10 / novembro / 2016

por Zé Roberto Padilha


Existem duas razões para que um ex-atleta realize seu jogo de despedida: a primeira parte da imprensa, dos clubes e das federações que querem homenagear uma lenda que encha o Maracanã e atraia patrocinadores. A outra é organizada pelo próprio atleta que precisa fazer um caixa, rever os amigos e ser lembrado diante do terrível ostracismo. Sendo um ex-atleta que preenchia a opção B, tratei eu mesmo de organizar a partida. Já que não fui uma lenda, traria a minha cidade as duas maiores com que joguei: Zico x Rivelino.

Após um ano negociando a data na agenda dos dois, em uma quarta-feira à noite do ano de 1996,  no Estádio Odair Gama, em Três Rios, me despedi oficialmente do futebol em uma inesquecível partida entre o Máster do Flamengo, com Zico, e meus amigos da casa mais o Rivelino com a camisa 10. Mas como quem organiza não se diverte, passei o dia fazendo contas com minha esposa: vendemos antecipadamente a metade da bilheteria, dois mil ingressos, e pagamos a passagem aérea e a hospedagem do Riva e do seu filho, a arbitragem, as camisas e o ônibus que trouxe a delegação do Flamengo. O cachê do elenco rubro-negro pagaria com os ingressos vendidos na hora. Só que o mundo resolveu desabar sobre minha cidade ao entardecer. Parecia que nenhuma gota de todas as chuvas queria estar ausente  ao duelo entre duas genialidades do nosso futebol.


Da esquerda para a direita, em pé: Félix, Toninho Baiano, Edinho, Silveira, Zé Mário e Marco Antonio. Agachados: Gil, Kleber, Manfrini, Rivellino e Zé Roberto

Certamente me despedi com uma discreta atuação ao correr todo o primeiro tempo de olho na bilheteria. A cada passe enxergava não um companheiro desmarcado, mas a minha esposa encharcada e preocupada do lado de fora em busca de torcedores que cancelaram suas vindas. De toda a região havia promessa de muitas excursões. Precisávamos de, aproximadamente, três mil reais (ou seria cruzeiros?) e só fora vendido quinhentos. Como pagaria os jogadores do Flamengo?

Saí no intervalo substituindo-me por razões técnicas e financeiras e o Flamengo já vencia por 6×0. Rivelino, que nunca soube perder graças a Deus, não me poupava: “tudo bem se despedir com seus amigos, mas não diante de um meio campo formado por Andrade, Adílio, Júnior e Zico e com Claudio Adão e Júlio César mais à frente!”. A partida acabou 9×1. Com a cabeça quente e o bolso vazio, consegui da presidência do Entrerriense FC um empréstimo que nem sabia como, e quando, pagaria.
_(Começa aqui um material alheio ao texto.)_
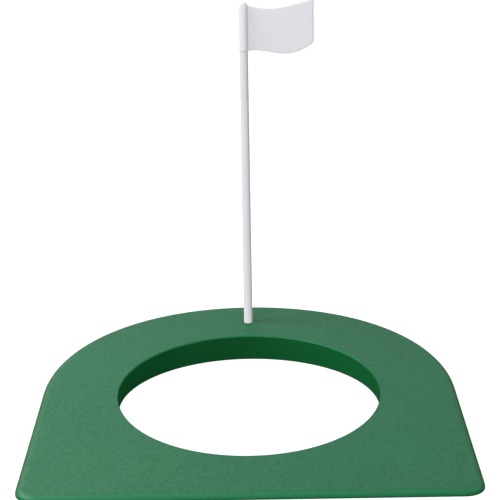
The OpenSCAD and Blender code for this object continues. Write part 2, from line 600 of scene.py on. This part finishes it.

Bem, entrei após a partida nos vestiários para pagar o honrar o compromisso. E Zico disse perante todos eles que não era preciso. Era um presente. Havia cobrado um cachê maior no amistoso anterior para que todos ali pudessem homenagear um ex-companheiro. Mesmo tendo jogado ao lado do camisa 10 durante uma temporada na Gávea, passei a conhecer naquela noite o cidadão Arthur Antunes Coimbra. Só ele seria capaz de fazer algo parecido diante do cada um por si de uma difícil e competitiva profissão. Saí de lá tão feliz que, após devolver o empréstimo ao clube, comprei com a sobra uma TV Sony 29, o sonho de consumo da ocasião. Duas décadas depois, mesmo pesando uma tonelada diante das telas planas e magrinhas que enfeitam a casa, recorro a ela quando as notícias são ruins e desanimadoras. Suas imagens, carregadas dos valores éticos e morais que a trouxeram para casa, revelam mais que lembranças de uma partida, mas a certeza de que enquanto houver pessoas como ele, Zico, haverá esperança de vivermos em um mundo melhor e mais justo. Dentro e fora das quatro linhas.